Again, I want a concise notation for “all the strings of terminals whose derivations start with just the nonterminal X and have exactly n steps.” To mean that, I’m going to say X[n]. And again, to mean “the combination of all strings of form X which require n substitutions followed by all strings of form Y which require m substitutions”, I’ll say X[n]Y[m].

Consider again our modification of the arithmetic grammar.

S: N | S P
P: + N
N: 1 | 2 | 3

How would we say “show me all the strings of the form S which result from exactly five substitutions”? That is, S[5]. We make one substitution to get either N or S P. That leaves four more substitutions we can perform on each of these two possible initial substitutions. So the solution is the set of strings formed by the union of N[4], S[4]P[0], S[3]P[1], S[2]P[2], S[1]P[3] and S[0]P[4].

Remember, we need three things to make a workable recursive solution: reduction of problem size, combination of subproblem solutions, and a trivial base case.

This time we really have reduced the problem size; each subproblem requires strictly fewer substitutions at every step of the way. Clearly we are combining solutions to subproblems. Do we have a trivial base case?

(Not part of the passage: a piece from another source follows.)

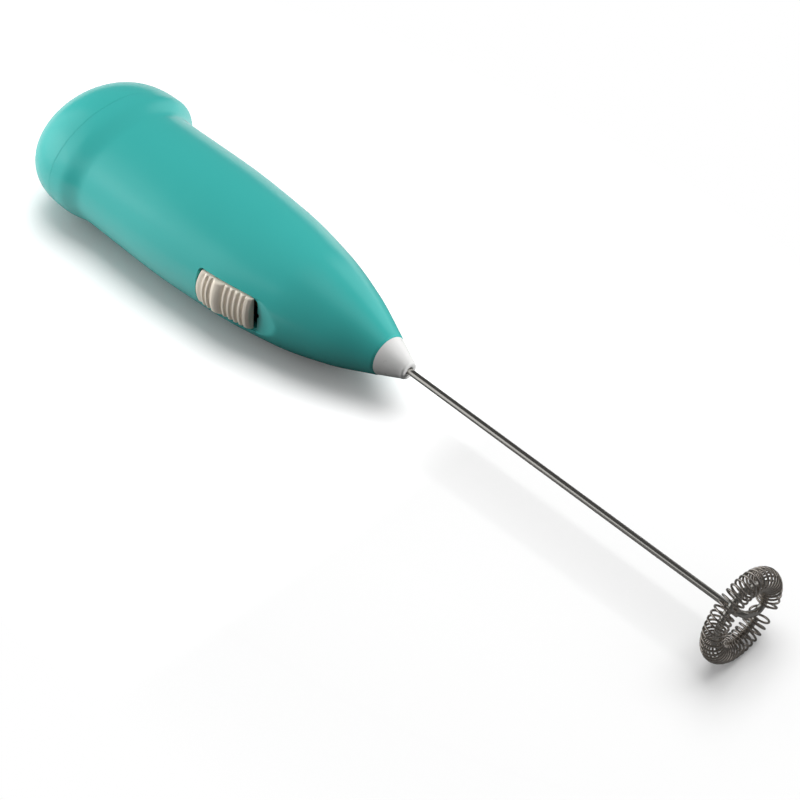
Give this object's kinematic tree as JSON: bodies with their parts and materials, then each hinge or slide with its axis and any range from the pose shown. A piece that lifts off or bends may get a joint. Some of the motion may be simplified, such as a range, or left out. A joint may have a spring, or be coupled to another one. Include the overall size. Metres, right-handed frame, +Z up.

Yes. First, we know a priori that there are no strings in S[0] or P[0] because S and P are nonterminals; they always require at least one substitution to produce a string of terminals. We can solve this problem trivially: there are no such strings. And second, suppose we are trying to solve the problem P[2]. The solution to P[2] is the union of +[1]N[0] and +[0]N[1]. We know that N[0] is the empty set because that is “no substitutions on this nonterminal”. We also know that +[1] is empty because that is “one substitution of this terminal”, but there are no substitutions allowed on terminals. And we know that +[0] is the string +, because that is “no substitutions on this terminal”, which results in the terminal.

We forgot one thing, and that is to consider NIL, the special guy which produces neither terminals nor nonterminals. That’s easily taken care of; we simply define NIL[0] as being the set containing only the empty string and NIL[n] for any nonzero n as being the empty set; there are no strings which result from multiple substitutions on NIL. (Again, this essentially characterizes NIL as being a fancy way of writing the terminal which is the empty string; alternatively, we could have said that NIL is a nonterminal and defined NIL[1] as the set containing only the empty string and it then follows that NIL[n] is the empty set for all other n. It really doesn't matter which characterization we pick as long as we do so consistently.)

Next time: rewriting a grammar to make this easier.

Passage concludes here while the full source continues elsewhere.